Lavez soigneusement les coques. Si vous les avez pêchées, ne négligez pas de les dessabler, en les baignant pendant une nuit dans de l'eau salée à 30 grammes par litre. Mettez un fond d'huile d'olive et deux branches de thym au fond d'une cocotte, chauffez et versez les coques, couvrez et faites-les ouvrir en remuant de temps en temps. Ne prolongez pas la cuisson. Une fois refroidies, recueillez les poissons, conservez une ou deux cuillers à soupe de leur jus.
Ciselez deux petits oignons frais (avec le vert des tiges), et une petite poignée de feuilles de mélisse.
Préparez une vinaigrette avec une noisette de moutarde forte, deux cuillers à soupe de vinaigre de cidre, trois cuillers à soupe d'huile d'olive, allongez d'un peu de jus de coques et poivrez. Mélangez tous les ingrédients, et laissez les saveurs s'osmoser une demi-heure avant de consommer, frais ou à température ambiante.
Cette recette comporte beaucoup de manipulation : écossage, décorticage, dé-coquillage, ciselage... mais ça vaut largement le coup. Le coco de Paimpol développe une belle affinité avec les produits de la mer, sa saveur discrète les met en valeur sans les écraser.
Alors pour ceux qui scruteraient la photo : vous constaterez que j'ai oublié d'incoporer l'oignon, mais soyez rassureés, je les ai rajoutés avant de passer à table.
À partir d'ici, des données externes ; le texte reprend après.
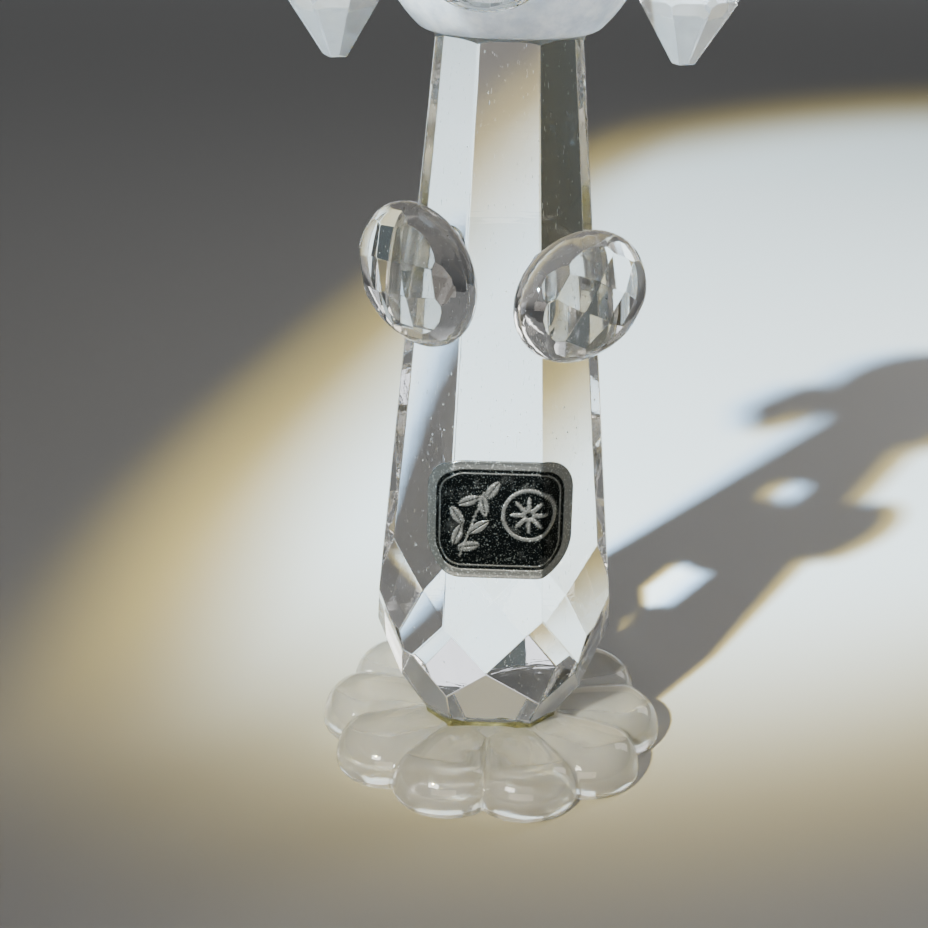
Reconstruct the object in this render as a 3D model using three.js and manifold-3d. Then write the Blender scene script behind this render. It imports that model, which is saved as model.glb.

Addendum : J'ai tellement apprécié cette recette que je l'ai refaite une semaine plus tard pour des potes, avec deux adaptations. D'une part et selon la très bonne idée d'Elisabeth Scotto, qui a tenté cette association à sa façon, j'ai fait réduire le jus de cuisson des coques pour l'ajouter à l'assaisonnement, ce qui a renforcé les saveurs iodées, et comme il me restait une belle grosse tomate, je l'ai incorporée en petits dés à cette salade, outre de la couleur, elle a apporté du fruité et de la fraicheur bienvenus.